What keeps Protect Sarz At All Costs from being a mere producer’s vanity showcase is its playfulness. From the title to the body of work, the feeling persists that Sarz is taking the piss as he resists the temptation to treat the album like a summary of past successes. Instead, he explores, making some tracks cheeky.
“Up,” featuring Victony, is a high-octane blend of house and EDM, laced with witty lyricism and earworm hooks, its beat creeping in stealthily only to explode with full force. Lojay appears twice on the album, singing solo on “Love Me Then” and “Billion”. The former is about a lover who, despite all his affection and sacrifices, left him broken and full of bones, like a graveyard. The latter is about how romantic relationships in Lagos are driven by money. “Lagos city, sex only sure if you’re rich or popping,” he sings.
Protect Sarz At All Costs is a well-curated album from one of the best Afrobeats beatmakers. Though one had expected the cameos from his prominent collaborators, Reminisce and Niniola, artists whose Sarz helped design and uplift their careers, their absence, however, doesn’t diminish the album’s brilliance.
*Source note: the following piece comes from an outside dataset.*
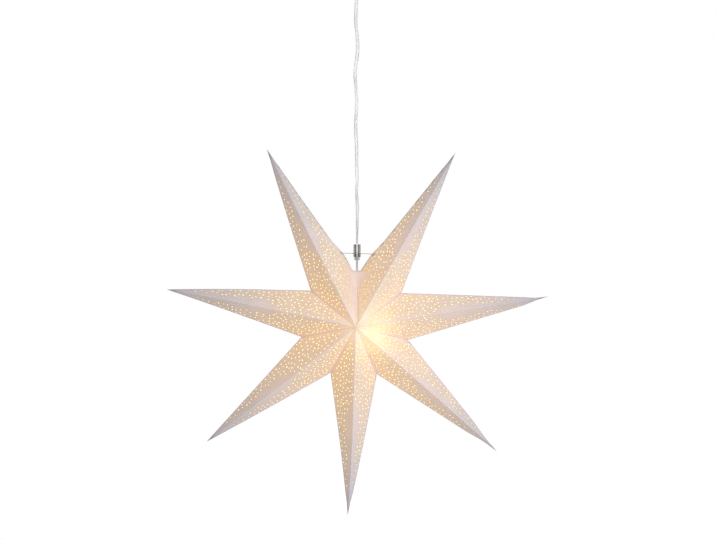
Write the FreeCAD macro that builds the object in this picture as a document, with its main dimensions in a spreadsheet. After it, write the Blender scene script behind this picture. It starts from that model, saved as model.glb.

Throughout his career, Sarz has been a vehicle for other people’s feelings. That’s the long-standing trade-off that comes with being a producer. You become the container, the framework, for other people’s expression. On Protect Sarz At All Costs, however, Sarz tilts the scale back towards himself.
This project is a celebration of his influence and a declaration of his untouchable status. By curating, composing, and directing rather than merely producing, Sarz proves that the title of the album is less hyperbole than prophecy. And even though he doesn’t voice the record, his perspective as well as his personal one is thoroughly reflected.
The call to “protect Sarz at all costs” is not simply about shielding one man. It is about valuing the brain behind the music, the mind that shapes sound into feeling. With this project, Sarz is no longer just a producer lending beats to others. He is a curator of worlds, reminding us that the safest hands in music might, in fact, be his own.